For decades, the head of the authoritarian Chinese Nationalist Party (KMT) was put on a pedestal and regarded as the unquestionable center of the universe for party members. This was particularly true when the chair also doubled as the nation’s president, such is the case of Chiang Ching-kuo (蔣經國) or Ma Ying-jeou (馬英九), who helmed the KMT for five years out of his eight-year presidency.
However, KMT Chairman Wu Den-yih (吳敦義) has come in for ridicule over his perceived lack of a leadership presence, after some of the party’s candidates for the November nine-in-one elections have turned to other prominent figures instead of Wu — as candidates in past elections usually did — for advice or endorsement.
Local media have reported that several candidates, such as mayoral hopefuls Ting Shou-chung (丁守中) in Taipei, Lu Shiow-yen (盧秀燕) in Taichung and Huang Min-hui (黃敏惠) in Chiayi, as well as Changhua County commissioner hopeful Wang Hui-mei (王惠美) have been visiting former legislative speaker Wang Jin-pyng’s (王金平) office in search of guidance.
Taoyuan mayoral candidate Apollo Chen (陳學聖) has hired former premier Simon Chang (張善政), who served just about four months under Ma, as his top campaign adviser.
Wu has been teased for going from “Chairman Wu” (吳主席) to “no chairman” (無主席), as his surname is a homophone for wu (無), meaning without or a lack of something.
Some attribute Wu’s diminished role to personal factors, but this could indicate a general decline in the chairmanship’s influence within the party or even in Taiwan’s political arena.
What fueled the post’s power and influence in the past was the right afforded to decide how to allocate the KMT’s considerable assets, as well as the party’s monopoly on cross-strait dialogue.
However, the KMT now has very little free cash available after the majority of its assets were frozen by the Ill-gotten Party Assets Settlement Committee pending investigation.
The KMT is already struggling to pay its overhead and employee costs, let alone provide campaign funds to candidates. Without money as an adhesive, KMT candidates are no longer captive to the gravitational pull of the party chair and are likely to put their own interests above the party’s in the long term.
The KMT’s monopoly on cross-strait dialogue has also been slipping away. This is not to say that China has shown any interest in a dialogue with the Democratic Progressive Party (DPP), but it has become noticeably less dependent on the KMT to advance its interests or further its unification agenda in Taiwan.

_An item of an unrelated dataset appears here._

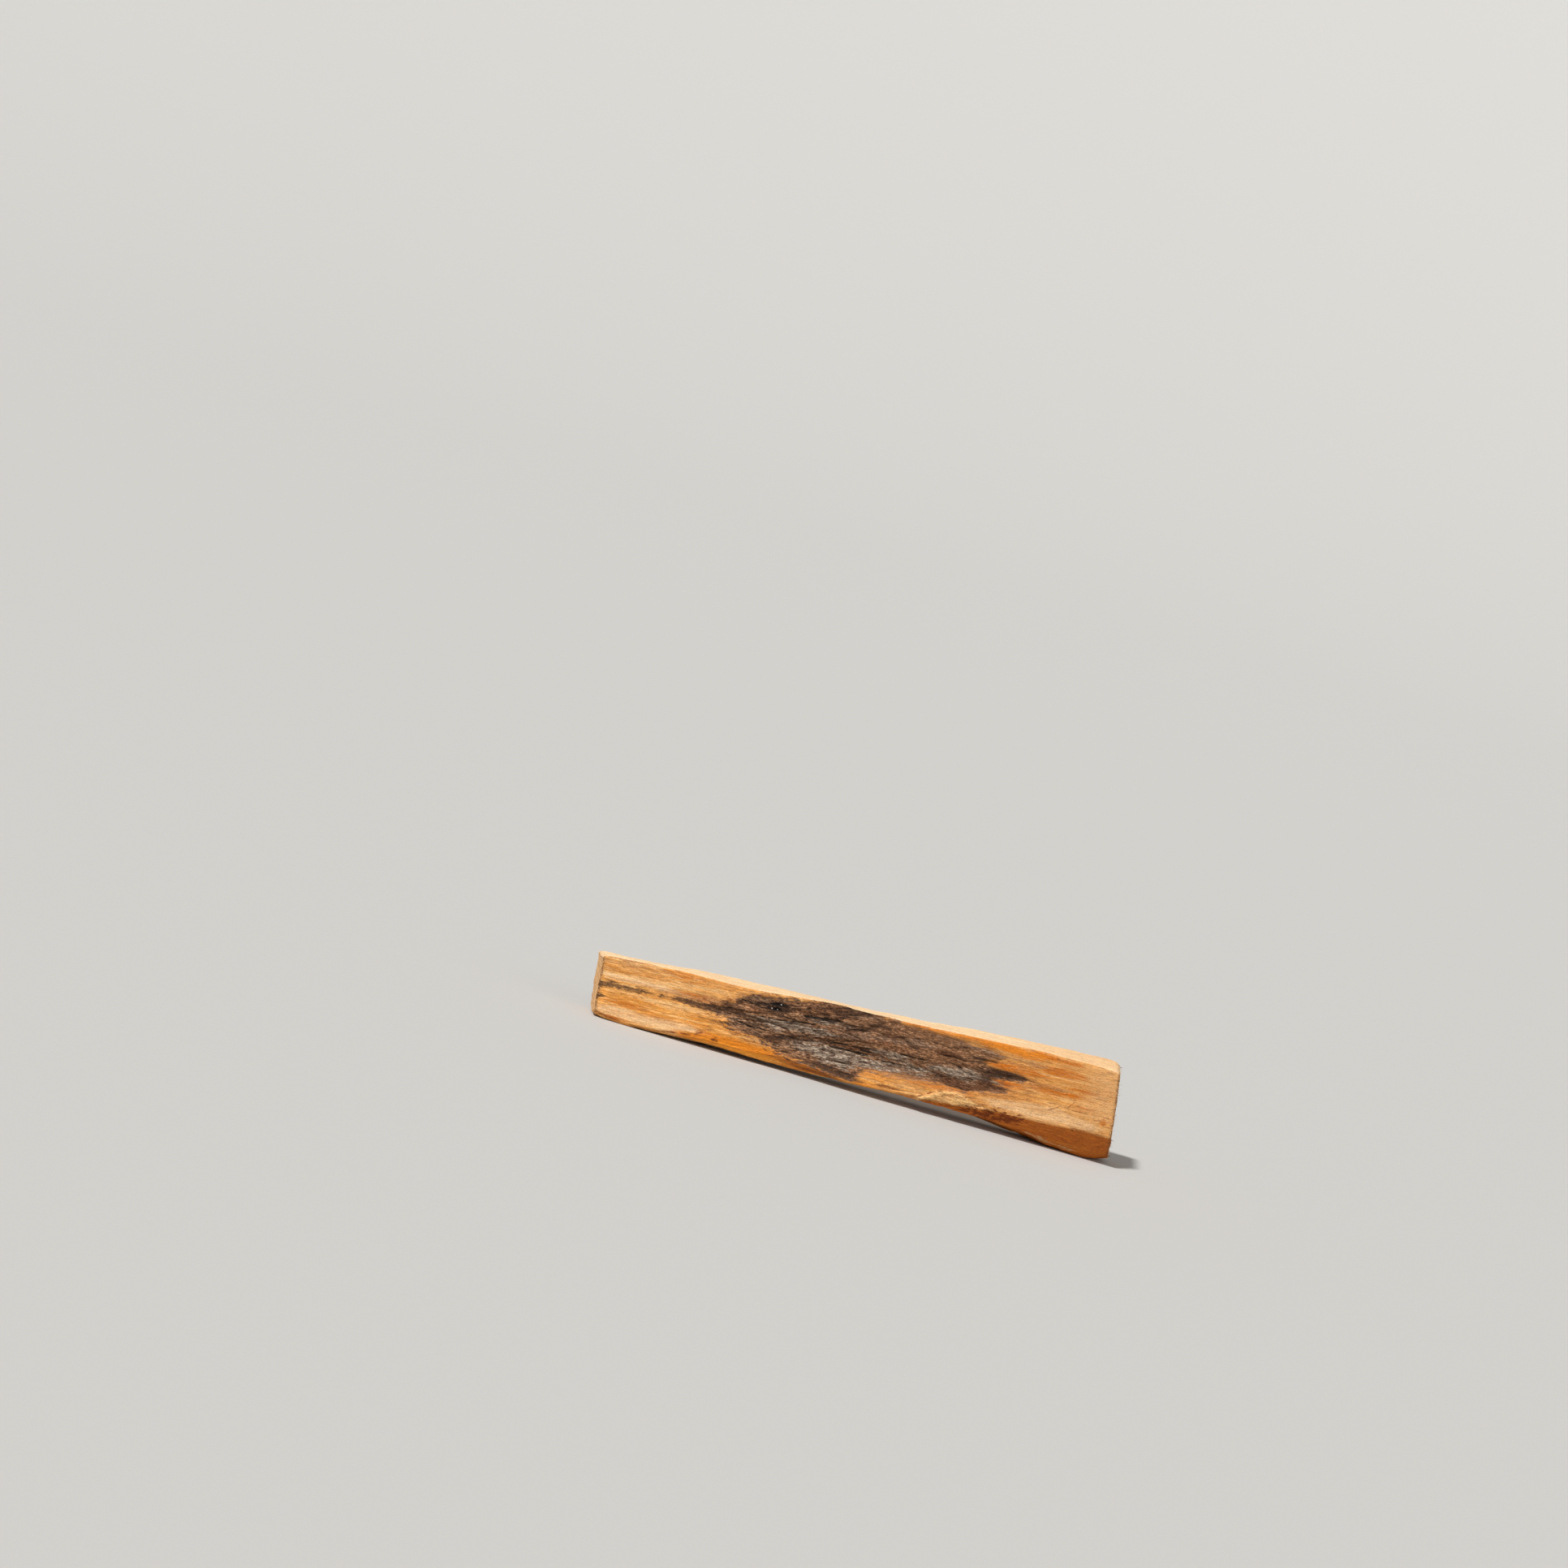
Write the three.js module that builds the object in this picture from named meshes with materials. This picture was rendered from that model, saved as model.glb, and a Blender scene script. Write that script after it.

This can be evidenced by the fact that the flagship annual KMT-Chinese Communist Party (CCP) forum, which began in 2006, a year after former vice president and then-KMT chairman Lien Chan (連戰) visited China, has not been held since November 2016.
The forum was a platform to project the image of the KMT as Taiwan’s sole representative in cross-strait talks, in the hope of encouraging Taiwanese voters to vote for the party if they wanted to see cross-strait relations flourish.
That the CCP has been in no hurry to continue with the forum shows that the KMT is no longer an indispensable game piece on Beijing’s board.
Against this backdrop, the role of the KMT’s chair is likely to continue to diminish, leaving the pedestal once occupied by the party’s leader an empty plinth, a painful reminder that the party’s glory days are gone for good.